Step 6: final kingpin adjustment

The kingpin is the big bolt in the centre of the truck. It defines how “hard” or “soft” the truck turns.

  • Loose (wide turning): the truck turns a lot. Good for cruising, bad for flips.
  • Tight (controlled turning): the truck turns little. Good for flips, bad for cruising.

Sweet spot: flip the board over, push a truck to one side with your hand. It should lean but return to centre on its own. If it doesn’t return = too loose. If it doesn’t move = too tight.

Set both kingpins equally at first. Over time you’ll discover whether you like the front looser, both equal, or tighter.

Where next?

Ready to buy?

If you want to skip the back-and-forth, here are two clear paths. If you'd rather fine-tune, head back to the sections above.
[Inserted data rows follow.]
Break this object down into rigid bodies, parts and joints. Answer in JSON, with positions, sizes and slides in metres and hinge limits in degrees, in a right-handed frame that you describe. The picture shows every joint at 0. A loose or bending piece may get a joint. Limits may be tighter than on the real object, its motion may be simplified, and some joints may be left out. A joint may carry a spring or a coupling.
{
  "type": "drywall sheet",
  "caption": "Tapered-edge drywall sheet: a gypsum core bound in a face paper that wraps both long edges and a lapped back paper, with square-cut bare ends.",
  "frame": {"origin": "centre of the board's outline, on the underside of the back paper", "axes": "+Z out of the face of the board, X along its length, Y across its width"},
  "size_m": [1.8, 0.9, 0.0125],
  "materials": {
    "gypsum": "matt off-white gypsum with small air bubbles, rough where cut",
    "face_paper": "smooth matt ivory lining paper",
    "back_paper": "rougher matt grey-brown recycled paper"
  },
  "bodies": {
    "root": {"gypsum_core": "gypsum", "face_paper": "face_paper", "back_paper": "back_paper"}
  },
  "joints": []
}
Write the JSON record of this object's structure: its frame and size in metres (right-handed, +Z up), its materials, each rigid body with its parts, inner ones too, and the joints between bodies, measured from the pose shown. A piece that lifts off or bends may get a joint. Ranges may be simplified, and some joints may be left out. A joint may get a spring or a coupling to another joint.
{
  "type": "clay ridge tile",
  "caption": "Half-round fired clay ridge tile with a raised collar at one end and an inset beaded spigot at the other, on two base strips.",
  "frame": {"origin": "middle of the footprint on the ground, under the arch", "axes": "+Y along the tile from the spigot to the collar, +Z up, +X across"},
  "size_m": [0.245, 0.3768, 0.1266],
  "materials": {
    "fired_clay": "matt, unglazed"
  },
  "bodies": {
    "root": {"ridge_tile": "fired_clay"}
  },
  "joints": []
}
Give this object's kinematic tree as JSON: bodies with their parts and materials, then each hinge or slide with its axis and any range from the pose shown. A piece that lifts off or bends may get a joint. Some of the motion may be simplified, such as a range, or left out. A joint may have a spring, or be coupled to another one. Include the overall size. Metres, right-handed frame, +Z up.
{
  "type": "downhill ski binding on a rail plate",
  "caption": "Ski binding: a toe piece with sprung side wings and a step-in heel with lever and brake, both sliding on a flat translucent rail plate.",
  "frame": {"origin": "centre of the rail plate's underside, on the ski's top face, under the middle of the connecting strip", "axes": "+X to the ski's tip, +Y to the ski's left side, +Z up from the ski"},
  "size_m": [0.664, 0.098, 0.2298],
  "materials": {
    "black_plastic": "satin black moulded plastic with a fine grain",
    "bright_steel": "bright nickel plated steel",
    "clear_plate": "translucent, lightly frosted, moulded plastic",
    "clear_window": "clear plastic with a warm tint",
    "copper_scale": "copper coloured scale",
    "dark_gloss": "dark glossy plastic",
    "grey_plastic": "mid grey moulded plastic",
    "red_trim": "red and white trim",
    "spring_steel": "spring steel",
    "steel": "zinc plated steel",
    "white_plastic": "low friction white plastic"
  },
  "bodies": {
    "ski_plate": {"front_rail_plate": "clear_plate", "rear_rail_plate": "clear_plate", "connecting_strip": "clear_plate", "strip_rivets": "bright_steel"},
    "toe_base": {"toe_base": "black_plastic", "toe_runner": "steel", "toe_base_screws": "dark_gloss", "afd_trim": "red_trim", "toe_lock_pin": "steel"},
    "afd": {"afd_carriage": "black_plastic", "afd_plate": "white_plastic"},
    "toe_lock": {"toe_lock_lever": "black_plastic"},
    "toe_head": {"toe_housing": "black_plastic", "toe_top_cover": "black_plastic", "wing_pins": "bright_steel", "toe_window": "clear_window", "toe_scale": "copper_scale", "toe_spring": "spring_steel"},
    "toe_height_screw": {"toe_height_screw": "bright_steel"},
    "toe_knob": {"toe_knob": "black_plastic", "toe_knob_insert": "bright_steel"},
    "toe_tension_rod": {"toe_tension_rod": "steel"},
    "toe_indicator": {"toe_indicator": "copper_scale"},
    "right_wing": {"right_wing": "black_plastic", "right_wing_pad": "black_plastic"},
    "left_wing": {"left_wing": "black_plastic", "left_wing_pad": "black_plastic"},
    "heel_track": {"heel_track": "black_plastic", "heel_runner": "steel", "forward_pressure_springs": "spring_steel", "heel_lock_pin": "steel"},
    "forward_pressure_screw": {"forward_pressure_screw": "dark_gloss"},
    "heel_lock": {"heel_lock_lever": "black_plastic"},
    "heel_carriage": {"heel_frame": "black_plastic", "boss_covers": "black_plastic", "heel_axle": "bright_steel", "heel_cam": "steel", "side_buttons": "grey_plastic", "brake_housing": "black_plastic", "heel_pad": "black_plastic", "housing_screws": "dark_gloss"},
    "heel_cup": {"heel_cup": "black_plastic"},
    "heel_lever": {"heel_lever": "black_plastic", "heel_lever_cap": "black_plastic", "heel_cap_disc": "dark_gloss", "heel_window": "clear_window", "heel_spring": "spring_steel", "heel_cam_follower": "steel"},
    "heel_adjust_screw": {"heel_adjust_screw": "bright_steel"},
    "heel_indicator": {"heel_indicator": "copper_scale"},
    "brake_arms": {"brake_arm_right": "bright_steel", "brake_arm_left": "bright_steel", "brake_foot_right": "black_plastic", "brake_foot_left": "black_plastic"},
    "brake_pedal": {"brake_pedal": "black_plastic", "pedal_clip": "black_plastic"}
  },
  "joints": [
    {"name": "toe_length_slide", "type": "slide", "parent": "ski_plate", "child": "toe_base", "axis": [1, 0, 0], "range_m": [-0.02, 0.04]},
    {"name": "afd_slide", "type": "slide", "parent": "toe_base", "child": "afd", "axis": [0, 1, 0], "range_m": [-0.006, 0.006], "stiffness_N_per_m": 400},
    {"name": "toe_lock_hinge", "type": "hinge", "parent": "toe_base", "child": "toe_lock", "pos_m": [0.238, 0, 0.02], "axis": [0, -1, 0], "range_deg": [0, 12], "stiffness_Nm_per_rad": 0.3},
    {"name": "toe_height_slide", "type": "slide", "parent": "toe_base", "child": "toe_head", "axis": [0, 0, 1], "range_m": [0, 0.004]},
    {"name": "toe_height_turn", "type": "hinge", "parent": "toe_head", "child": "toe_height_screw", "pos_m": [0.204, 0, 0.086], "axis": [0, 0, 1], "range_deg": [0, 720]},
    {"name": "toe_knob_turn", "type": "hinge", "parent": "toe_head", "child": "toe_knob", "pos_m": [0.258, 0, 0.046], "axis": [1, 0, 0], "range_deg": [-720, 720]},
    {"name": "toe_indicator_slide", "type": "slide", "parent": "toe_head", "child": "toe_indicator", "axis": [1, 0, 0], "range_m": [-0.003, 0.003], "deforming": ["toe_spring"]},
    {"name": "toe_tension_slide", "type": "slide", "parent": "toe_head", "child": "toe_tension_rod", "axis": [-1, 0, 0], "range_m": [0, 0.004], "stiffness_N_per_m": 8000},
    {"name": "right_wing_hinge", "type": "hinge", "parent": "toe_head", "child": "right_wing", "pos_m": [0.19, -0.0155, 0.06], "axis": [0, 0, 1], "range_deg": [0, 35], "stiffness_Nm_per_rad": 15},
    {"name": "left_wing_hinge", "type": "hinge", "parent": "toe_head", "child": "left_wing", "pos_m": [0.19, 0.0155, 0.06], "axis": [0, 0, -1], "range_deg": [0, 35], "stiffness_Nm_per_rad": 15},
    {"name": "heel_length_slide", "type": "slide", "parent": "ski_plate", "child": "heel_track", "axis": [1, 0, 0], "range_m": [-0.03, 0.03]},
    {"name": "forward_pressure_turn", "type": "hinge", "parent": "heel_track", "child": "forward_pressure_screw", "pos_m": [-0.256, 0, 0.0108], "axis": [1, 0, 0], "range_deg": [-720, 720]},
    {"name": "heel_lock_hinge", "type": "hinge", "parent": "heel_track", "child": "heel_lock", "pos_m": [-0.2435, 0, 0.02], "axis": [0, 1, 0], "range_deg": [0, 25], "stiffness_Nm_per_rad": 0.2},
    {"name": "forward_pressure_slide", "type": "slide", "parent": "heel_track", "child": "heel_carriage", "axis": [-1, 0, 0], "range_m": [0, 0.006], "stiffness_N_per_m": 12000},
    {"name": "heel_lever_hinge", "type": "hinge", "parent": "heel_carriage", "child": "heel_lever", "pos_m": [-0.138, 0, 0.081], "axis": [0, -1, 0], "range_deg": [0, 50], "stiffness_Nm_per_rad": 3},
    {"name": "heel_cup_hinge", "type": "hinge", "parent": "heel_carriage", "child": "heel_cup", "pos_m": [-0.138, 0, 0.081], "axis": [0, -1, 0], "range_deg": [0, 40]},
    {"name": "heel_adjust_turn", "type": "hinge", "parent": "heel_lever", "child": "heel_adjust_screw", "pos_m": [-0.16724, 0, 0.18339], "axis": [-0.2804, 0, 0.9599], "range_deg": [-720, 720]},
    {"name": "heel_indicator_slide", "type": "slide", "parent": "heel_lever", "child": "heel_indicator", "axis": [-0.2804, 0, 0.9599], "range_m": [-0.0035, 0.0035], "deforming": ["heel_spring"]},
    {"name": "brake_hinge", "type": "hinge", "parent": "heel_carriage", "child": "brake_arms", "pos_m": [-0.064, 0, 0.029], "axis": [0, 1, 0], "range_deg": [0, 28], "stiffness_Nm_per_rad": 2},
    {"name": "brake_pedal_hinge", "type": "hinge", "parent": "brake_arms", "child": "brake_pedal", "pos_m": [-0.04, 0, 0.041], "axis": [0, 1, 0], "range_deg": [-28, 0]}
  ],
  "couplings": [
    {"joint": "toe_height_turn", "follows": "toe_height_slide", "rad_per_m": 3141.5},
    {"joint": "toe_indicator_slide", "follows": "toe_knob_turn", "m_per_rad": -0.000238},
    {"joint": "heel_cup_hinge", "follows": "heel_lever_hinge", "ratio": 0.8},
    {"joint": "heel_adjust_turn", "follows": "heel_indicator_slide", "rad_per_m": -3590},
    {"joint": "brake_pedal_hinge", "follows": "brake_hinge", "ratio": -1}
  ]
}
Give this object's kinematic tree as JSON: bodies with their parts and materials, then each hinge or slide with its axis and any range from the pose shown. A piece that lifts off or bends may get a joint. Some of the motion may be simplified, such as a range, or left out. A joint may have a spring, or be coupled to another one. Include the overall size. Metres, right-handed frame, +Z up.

Frequently asked questions

Frequently asked questions

How long does it take to build a complete skateboard?
First time, count on 60-90 minutes taking it slow. With experience, 25-30 minutes. The fiddliest part is sticking and cutting the grip without bubbles.
What tools do I need?
A skate tool (includes allen, axle wrench and screwdriver) and a box cutter. That's it. A skate tool costs €8-12 and lasts a lifetime.
Can I build the skateboard without the special skate tool?
Yes, but you need: 1/8 allen key (bolts), 14mm wrench (axles and kingpin), Phillips screwdriver (some kingpins). The skate tool combines them all in one. Worth the €10.
How tight should the kingpin be?
Until the truck turns with some resistance but without locking. Test: flip the board over, push a truck with your hand: it should lean and return to centre smoothly. Spins free = too loose. Won't turn = too tight.
Do the wheels need to be tightened hard?
No. The nut should sit flush with the axle (the thread should poke out 1-2mm) and the wheel should spin free. Tighten more and you choke the bearing.
Do I need glue for the grip tape?
No. Grip tape comes with adhesive on the back. You just peel the paper and stick it. If you later want to re-stick it, then yes you need double-sided adhesive.